◆ OBJECTIVE ◆
Extract each line of the data below exactly as written.

◆ Records excerpted from a collection ◆
_ _ _

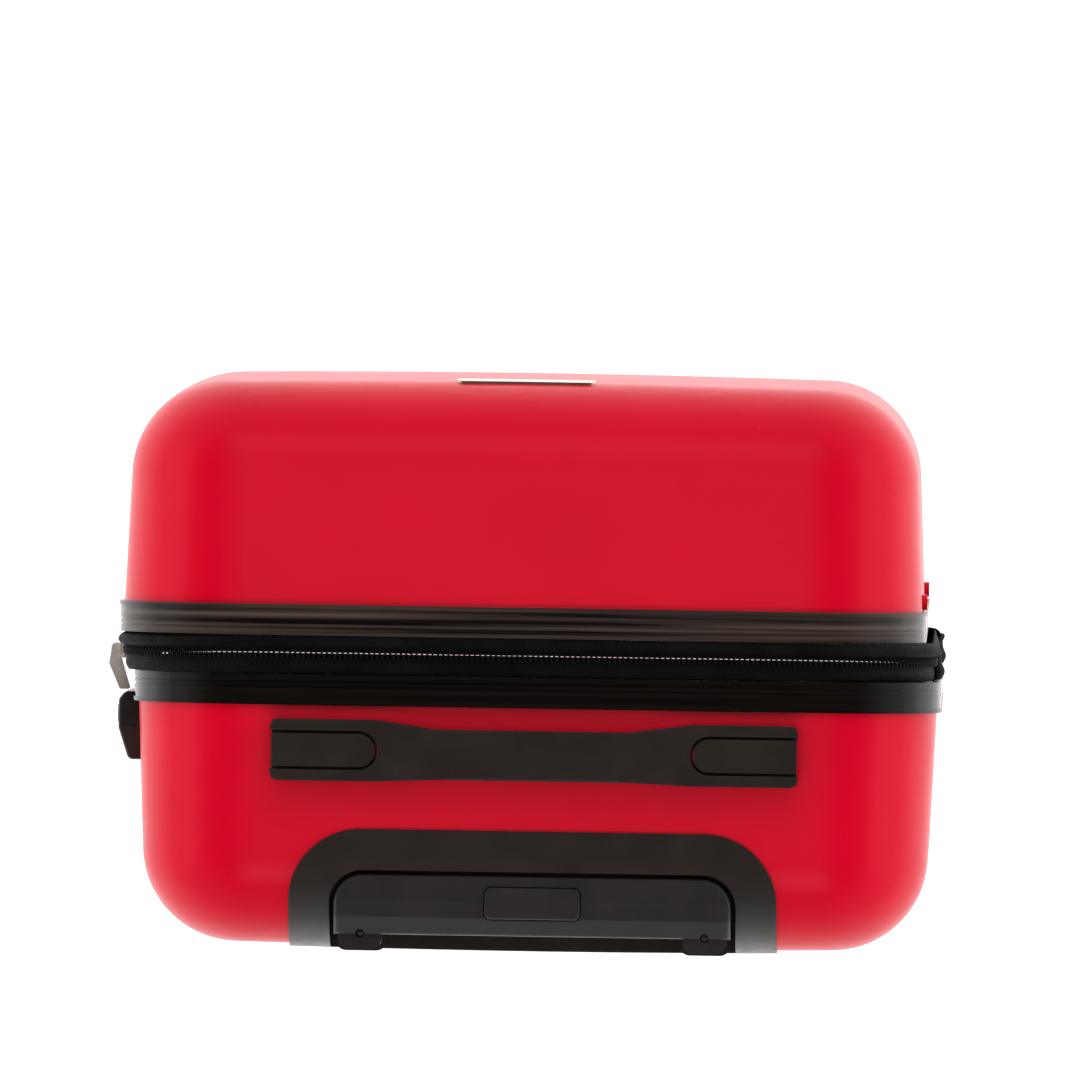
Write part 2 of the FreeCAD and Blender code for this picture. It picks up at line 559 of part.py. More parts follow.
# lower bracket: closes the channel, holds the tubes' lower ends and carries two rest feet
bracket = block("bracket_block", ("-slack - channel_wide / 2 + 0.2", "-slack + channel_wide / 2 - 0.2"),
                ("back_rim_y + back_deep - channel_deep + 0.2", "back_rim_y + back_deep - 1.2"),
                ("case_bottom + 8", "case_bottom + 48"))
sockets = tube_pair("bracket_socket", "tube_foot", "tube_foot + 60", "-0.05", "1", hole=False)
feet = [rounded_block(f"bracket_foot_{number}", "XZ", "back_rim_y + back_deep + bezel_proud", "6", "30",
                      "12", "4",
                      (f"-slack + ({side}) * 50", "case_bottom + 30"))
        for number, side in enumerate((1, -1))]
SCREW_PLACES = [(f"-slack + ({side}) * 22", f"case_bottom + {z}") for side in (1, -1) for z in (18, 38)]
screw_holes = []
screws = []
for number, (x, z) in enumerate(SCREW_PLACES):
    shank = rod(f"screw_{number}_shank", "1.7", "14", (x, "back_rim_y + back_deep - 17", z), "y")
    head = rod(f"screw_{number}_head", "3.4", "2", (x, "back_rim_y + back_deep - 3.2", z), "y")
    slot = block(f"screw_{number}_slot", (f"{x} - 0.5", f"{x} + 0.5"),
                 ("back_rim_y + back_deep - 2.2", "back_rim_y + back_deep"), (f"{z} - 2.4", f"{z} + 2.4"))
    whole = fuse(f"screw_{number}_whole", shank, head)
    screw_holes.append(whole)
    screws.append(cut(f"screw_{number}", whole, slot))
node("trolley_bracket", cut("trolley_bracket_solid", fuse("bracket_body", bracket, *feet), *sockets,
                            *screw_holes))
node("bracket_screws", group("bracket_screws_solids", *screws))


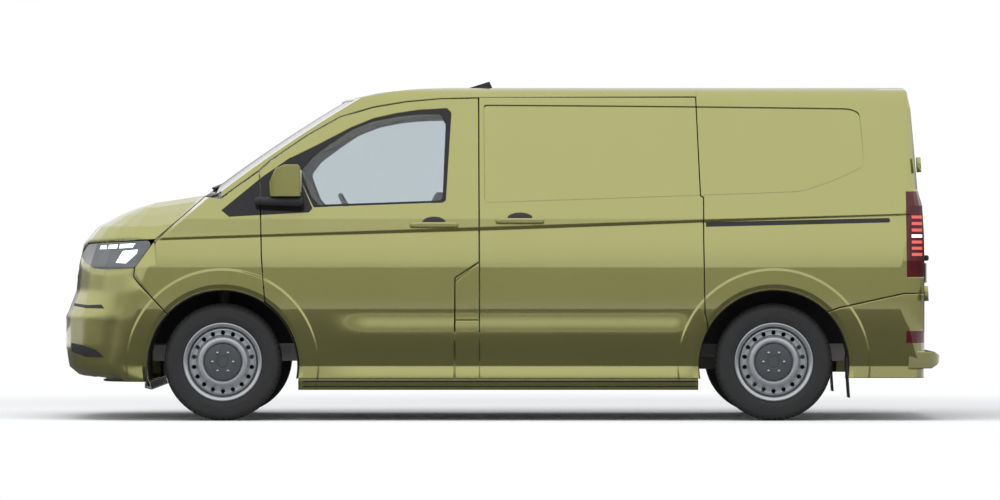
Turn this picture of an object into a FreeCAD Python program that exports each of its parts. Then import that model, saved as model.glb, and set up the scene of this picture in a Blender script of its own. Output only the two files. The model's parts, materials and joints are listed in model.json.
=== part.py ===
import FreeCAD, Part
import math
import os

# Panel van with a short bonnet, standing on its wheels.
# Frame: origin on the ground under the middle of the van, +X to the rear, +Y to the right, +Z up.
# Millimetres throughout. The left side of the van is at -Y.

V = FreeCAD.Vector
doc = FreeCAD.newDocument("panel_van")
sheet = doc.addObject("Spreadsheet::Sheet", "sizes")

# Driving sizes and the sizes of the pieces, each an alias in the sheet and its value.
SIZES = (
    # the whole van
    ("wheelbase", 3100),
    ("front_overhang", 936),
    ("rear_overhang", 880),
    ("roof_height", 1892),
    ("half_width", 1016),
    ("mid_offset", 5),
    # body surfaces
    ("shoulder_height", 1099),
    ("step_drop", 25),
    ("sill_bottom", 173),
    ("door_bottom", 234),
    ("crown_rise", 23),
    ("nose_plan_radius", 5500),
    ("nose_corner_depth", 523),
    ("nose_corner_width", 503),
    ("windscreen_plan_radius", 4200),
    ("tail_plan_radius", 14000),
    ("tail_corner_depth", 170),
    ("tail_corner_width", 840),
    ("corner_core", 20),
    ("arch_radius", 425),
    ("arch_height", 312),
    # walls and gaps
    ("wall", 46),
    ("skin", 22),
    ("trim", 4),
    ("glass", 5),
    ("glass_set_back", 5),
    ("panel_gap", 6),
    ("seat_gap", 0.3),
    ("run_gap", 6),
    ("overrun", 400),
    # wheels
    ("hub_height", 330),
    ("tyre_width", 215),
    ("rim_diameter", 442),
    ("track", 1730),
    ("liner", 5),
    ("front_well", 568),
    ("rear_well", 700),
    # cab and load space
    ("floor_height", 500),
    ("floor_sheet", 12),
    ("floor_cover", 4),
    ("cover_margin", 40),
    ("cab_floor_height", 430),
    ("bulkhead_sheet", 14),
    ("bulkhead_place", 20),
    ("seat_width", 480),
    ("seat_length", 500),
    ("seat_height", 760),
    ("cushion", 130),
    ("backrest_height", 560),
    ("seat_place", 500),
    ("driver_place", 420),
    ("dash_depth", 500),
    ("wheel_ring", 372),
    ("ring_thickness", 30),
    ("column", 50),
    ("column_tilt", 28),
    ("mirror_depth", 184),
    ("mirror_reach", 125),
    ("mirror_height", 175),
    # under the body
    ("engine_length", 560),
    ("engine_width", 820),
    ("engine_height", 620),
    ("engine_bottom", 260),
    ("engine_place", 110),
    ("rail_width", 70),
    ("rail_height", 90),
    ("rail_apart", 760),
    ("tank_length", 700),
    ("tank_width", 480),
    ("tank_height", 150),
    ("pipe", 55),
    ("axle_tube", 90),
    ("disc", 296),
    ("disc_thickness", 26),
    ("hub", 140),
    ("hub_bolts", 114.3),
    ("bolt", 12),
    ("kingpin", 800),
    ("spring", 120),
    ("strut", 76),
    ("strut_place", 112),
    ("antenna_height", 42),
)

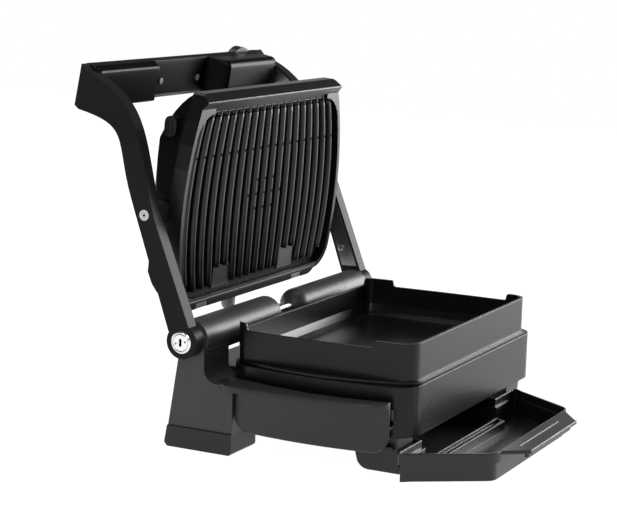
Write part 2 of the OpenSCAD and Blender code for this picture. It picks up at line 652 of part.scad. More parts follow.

_ _ _

◆ TASK OUTPUT ◆
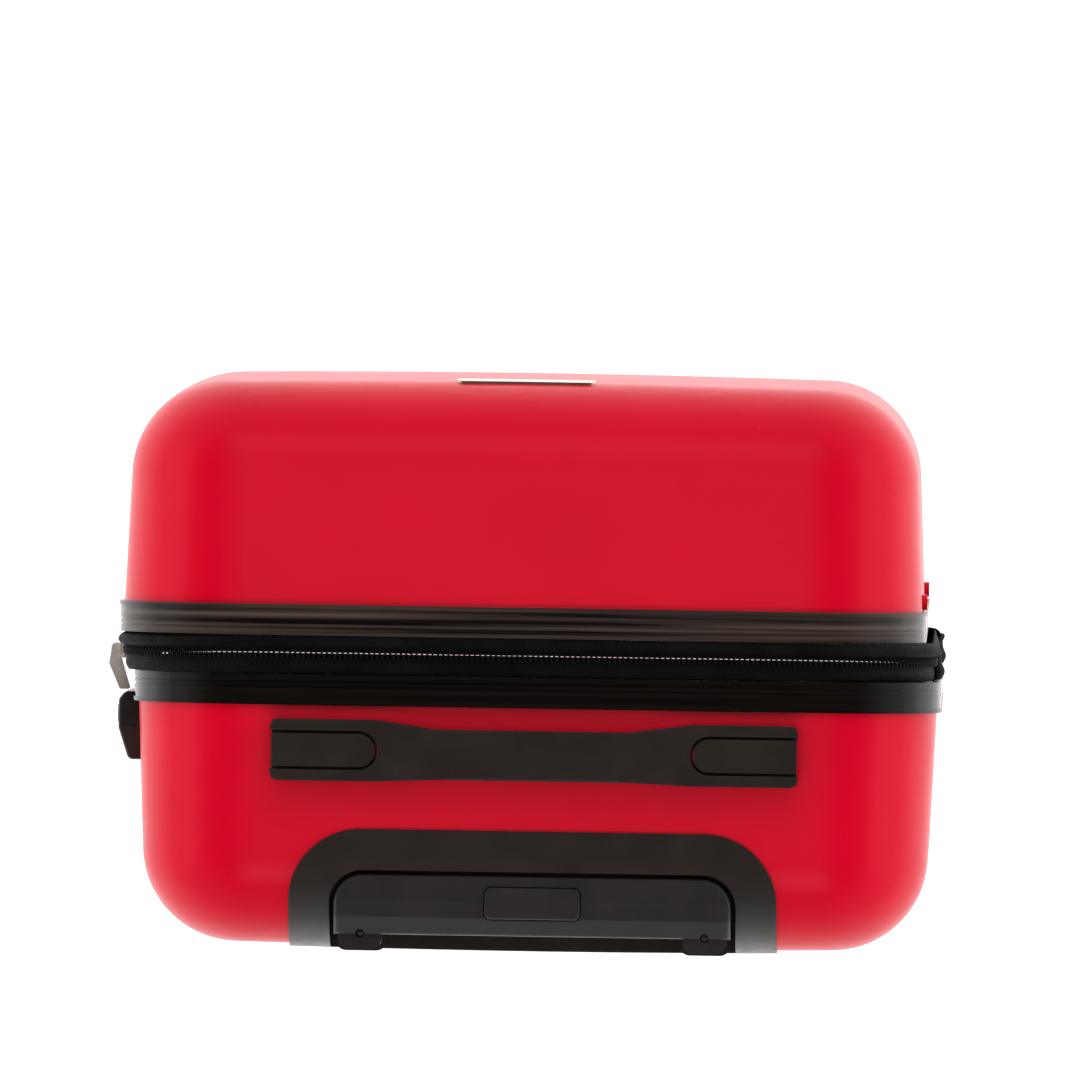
Write part 2 of the FreeCAD and Blender code for this picture. It picks up at line 559 of part.py. More parts follow.
# lower bracket: closes the channel, holds the tubes' lower ends and carries two rest feet
bracket = block("bracket_block", ("-slack - channel_wide / 2 + 0.2", "-slack + channel_wide / 2 - 0.2"),
                ("back_rim_y + back_deep - channel_deep + 0.2", "back_rim_y + back_deep - 1.2"),
                ("case_bottom + 8", "case_bottom + 48"))
sockets = tube_pair("bracket_socket", "tube_foot", "tube_foot + 60", "-0.05", "1", hole=False)
feet = [rounded_block(f"bracket_foot_{number}", "XZ", "back_rim_y + back_deep + bezel_proud", "6", "30",
                      "12", "4",
                      (f"-slack + ({side}) * 50", "case_bottom + 30"))
        for number, side in enumerate((1, -1))]
SCREW_PLACES = [(f"-slack + ({side}) * 22", f"case_bottom + {z}") for side in (1, -1) for z in (18, 38)]
screw_holes = []
screws = []
for number, (x, z) in enumerate(SCREW_PLACES):
    shank = rod(f"screw_{number}_shank", "1.7", "14", (x, "back_rim_y + back_deep - 17", z), "y")
    head = rod(f"screw_{number}_head", "3.4", "2", (x, "back_rim_y + back_deep - 3.2", z), "y")
    slot = block(f"screw_{number}_slot", (f"{x} - 0.5", f"{x} + 0.5"),
                 ("back_rim_y + back_deep - 2.2", "back_rim_y + back_deep"), (f"{z} - 2.4", f"{z} + 2.4"))
    whole = fuse(f"screw_{number}_whole", shank, head)
    screw_holes.append(whole)
    screws.append(cut(f"screw_{number}", whole, slot))
node("trolley_bracket", cut("trolley_bracket_solid", fuse("bracket_body", bracket, *feet), *sockets,
                            *screw_holes))
node("bracket_screws", group("bracket_screws_solids", *screws))


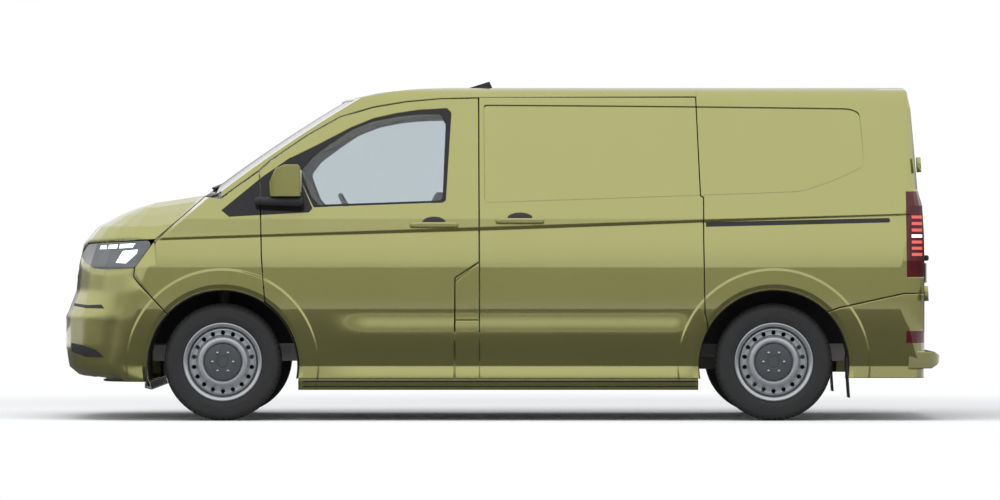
Turn this picture of an object into a FreeCAD Python program that exports each of its parts. Then import that model, saved as model.glb, and set up the scene of this picture in a Blender script of its own. Output only the two files. The model's parts, materials and joints are listed in model.json.
=== part.py ===
import FreeCAD, Part
import math
import os

# Panel van with a short bonnet, standing on its wheels.
# Frame: origin on the ground under the middle of the van, +X to the rear, +Y to the right, +Z up.
# Millimetres throughout. The left side of the van is at -Y.

V = FreeCAD.Vector
doc = FreeCAD.newDocument("panel_van")
sheet = doc.addObject("Spreadsheet::Sheet", "sizes")

# Driving sizes and the sizes of the pieces, each an alias in the sheet and its value.
SIZES = (
    # the whole van
    ("wheelbase", 3100),
    ("front_overhang", 936),
    ("rear_overhang", 880),
    ("roof_height", 1892),
    ("half_width", 1016),
    ("mid_offset", 5),
    # body surfaces
    ("shoulder_height", 1099),
    ("step_drop", 25),
    ("sill_bottom", 173),
    ("door_bottom", 234),
    ("crown_rise", 23),
    ("nose_plan_radius", 5500),
    ("nose_corner_depth", 523),
    ("nose_corner_width", 503),
    ("windscreen_plan_radius", 4200),
    ("tail_plan_radius", 14000),
    ("tail_corner_depth", 170),
    ("tail_corner_width", 840),
    ("corner_core", 20),
    ("arch_radius", 425),
    ("arch_height", 312),
    # walls and gaps
    ("wall", 46),
    ("skin", 22),
    ("trim", 4),
    ("glass", 5),
    ("glass_set_back", 5),
    ("panel_gap", 6),
    ("seat_gap", 0.3),
    ("run_gap", 6),
    ("overrun", 400),
    # wheels
    ("hub_height", 330),
    ("tyre_width", 215),
    ("rim_diameter", 442),
    ("track", 1730),
    ("liner", 5),
    ("front_well", 568),
    ("rear_well", 700),
    # cab and load space
    ("floor_height", 500),
    ("floor_sheet", 12),
    ("floor_cover", 4),
    ("cover_margin", 40),
    ("cab_floor_height", 430),
    ("bulkhead_sheet", 14),
    ("bulkhead_place", 20),
    ("seat_width", 480),
    ("seat_length", 500),
    ("seat_height", 760),
    ("cushion", 130),
    ("backrest_height", 560),
    ("seat_place", 500),
    ("driver_place", 420),
    ("dash_depth", 500),
    ("wheel_ring", 372),
    ("ring_thickness", 30),
    ("column", 50),
    ("column_tilt", 28),
    ("mirror_depth", 184),
    ("mirror_reach", 125),
    ("mirror_height", 175),
    # under the body
    ("engine_length", 560),
    ("engine_width", 820),
    ("engine_height", 620),
    ("engine_bottom", 260),
    ("engine_place", 110),
    ("rail_width", 70),
    ("rail_height", 90),
    ("rail_apart", 760),
    ("tank_length", 700),
    ("tank_width", 480),
    ("tank_height", 150),
    ("pipe", 55),
    ("axle_tube", 90),
    ("disc", 296),
    ("disc_thickness", 26),
    ("hub", 140),
    ("hub_bolts", 114.3),
    ("bolt", 12),
    ("kingpin", 800),
    ("spring", 120),
    ("strut", 76),
    ("strut_place", 112),
    ("antenna_height", 42),
)

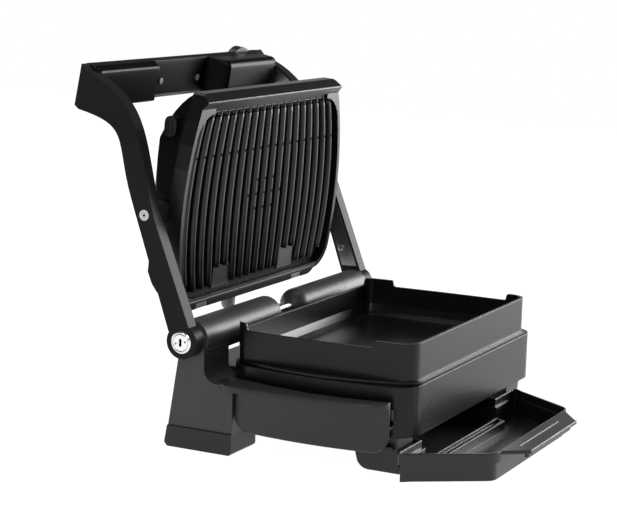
Write part 2 of the OpenSCAD and Blender code for this picture. It picks up at line 652 of part.scad. More parts follow.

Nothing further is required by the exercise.